Da dove s’impara che in caso di pericolo di vita si può annullare il Sabato? Rabbì Jonathan ben Josef dice: «’Perché è per voi un giorno santo’ (Esodo, XXXI, 14), cioè il Sabato è stato affidato alle vostre mani (lakhem, per voi, per il vostro bene) e non voi alle sue mani». Rabbì Shimon ben Menasià dice: «’E osserveranno i figli d’Israele il Sabato’ (Esodo, XXXI, 16), Profana un sabato, per poter osservarne molti». (Jomà, 85)

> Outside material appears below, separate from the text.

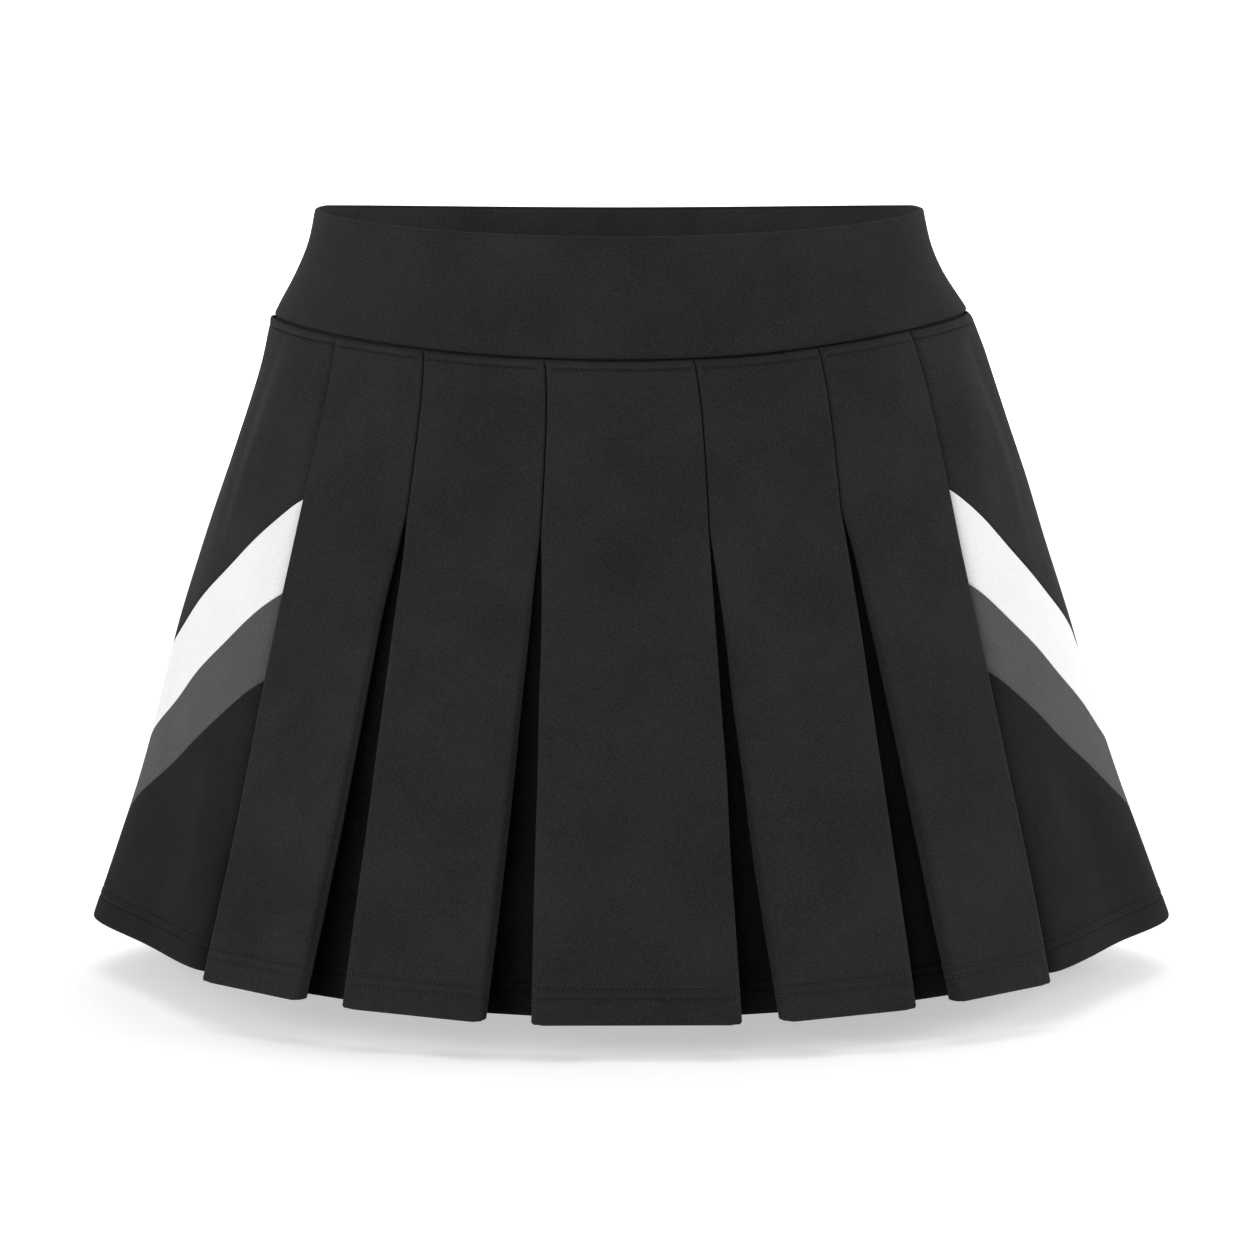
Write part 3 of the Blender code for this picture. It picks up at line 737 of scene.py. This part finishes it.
# Side gores. One at each side of the front and back, pieced from an upper cut, a white stripe, a grey stripe
# and a lower cut, whose stripes point down at the side seam. Each starts under the outermost pleat's fold.
WHITE_KNIT = knit("white_double_knit", (0.785, 0.785, 0.797), (0.89, 0.89, 0.905))
# The darker cuts have painted shade towards the pleat's fold, which hangs over them
GREY_KNIT = knit(
    "grey_double_knit", (0.068, 0.065, 0.067), (0.106, 0.101, 0.104), painted_fold_shade=PaintedFoldShade(0.6, 0.0032, 0.0),
)
# The upper cuts also have a painted highlight, a paler streak down the cut
UPPER_KNIT = knit(
    "black_double_knit_upper_cuts", (0.0155, 0.0141, 0.0145), (0.0300, 0.0277, 0.0283),
    painted_fold_shade=PaintedFoldShade(0.95, 0.0020, 0.0), painted_crease_highlight=PaintedCreaseHighlight(0.5, 0.0365, 0.34, 0.0042, 0.052, 0.040),
)
# The lower cuts: the same black knit painted about a third darker, as painted shade, and without sheen
LOWER_KNIT_PAINTED_SHADE = knit(
    "black_double_knit_lower_cuts", (0.0104, 0.0095, 0.0098), (0.0198, 0.0183, 0.0188), sheen=0.0,
    painted_fold_shade=PaintedFoldShade(0.95, 0.0040, 0.055),
)
CUT_GAP = 0.12
CUT_EDGE = 0.62  # how much of a cut's edge its rounded rim takes up
CUT_FOOT = np.array((
    # below a cut's seam, and how far its allowance then lies inside, behind the next cut's top edge
    (-0.55, 0.0), (-0.15, 0.22), (0.25, 0.75), (0.8, 1.1), (1.8, 1.15), (3.6, 1.15), (5.4, 1.15),
))
# The front's allowance at the side seam lies inside the back: how far, at these shares of the gore's width
SIDE_FOOT = ((1.012, 0.9), (1.03, 2.1), (1.07, 2.3))
SIDE_SLACK = 0.5
SIDE_GAP = 0.55  # from the side seam to a cut's edge
SIDE_RECESSES = {"side_left": 9.5, "side_right": 13.0}  # a side gore's depth beside the pleat, at the hem
RECESS_REACH = 7.5  # how far from the pleat it has nearly come up again, at the hem
RECESS_REACH_SHUT = 0.35  # the share of that reach where the pleat is stitched shut
RECESS_NEAR, RECESS_FAR = 0.75, 0.25  # the shares of it that have this reach, and three times it
SIDE_HEM = HEM - 2.0  # its drop beside the pleat
SIDE_ROUNDING = 4
Cut = namedtuple("Cut", "name material slot at_left_pleat at_right_pleat at_side rows flat area")
CUTS = (
    Cut("upper", UPPER_KNIT, "black_knit", 119.0, 115.0, 204.0, 36, (0.176, 0.121), 0.0145),
    Cut("white_stripe", WHITE_KNIT, "white_knit", 159.0, 155.0, 245.0, 18, (0.186, 0.054), 0.0073),
    Cut("grey_stripe", GREY_KNIT, "grey_knit", 196.0, 192.0, 278.0, 16, (0.190, 0.048), 0.0070),
    Cut("lower", LOWER_KNIT_PAINTED_SHADE, "black_knit", SIDE_HEM, SIDE_HEM, HEM, 36, (0.194, 0.121), 0.0185),
)
SIDE_SHARES = np.concatenate((np.linspace(-1.0, 0.0, TUCK_COLUMNS + 1)[:-1], crowded(45, 0.5)))
SIDE_WAVE = 0.6
# The trough down a side gore's lower part: its depth, its width as a share, and its shares at two drops
TROUGH, TROUGH_WIDTH = 1.7, 0.15
TROUGH_SHARES, TROUGH_DROPS = (0.37, 0.53), (235.0, 300.0)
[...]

Disse la Torà: «Signore del mondo, quale sarà la mia sorte allorché i figli d’Israele saranno entrati in Erez Israel? Ciascuno di loro si dedicherà ai lavori ‘dei campi cd io che fine farò?».

Rispose il Signore: «Ho un compagno che Io ti do, ed è il giorno di Sabato. In questo giorno i figli d’Israele sospendono ogni loro attività settimanale, vanno al Beth haKeneseth, si raccolgono nelle varie scuole e si dedicano allo studio della Torà».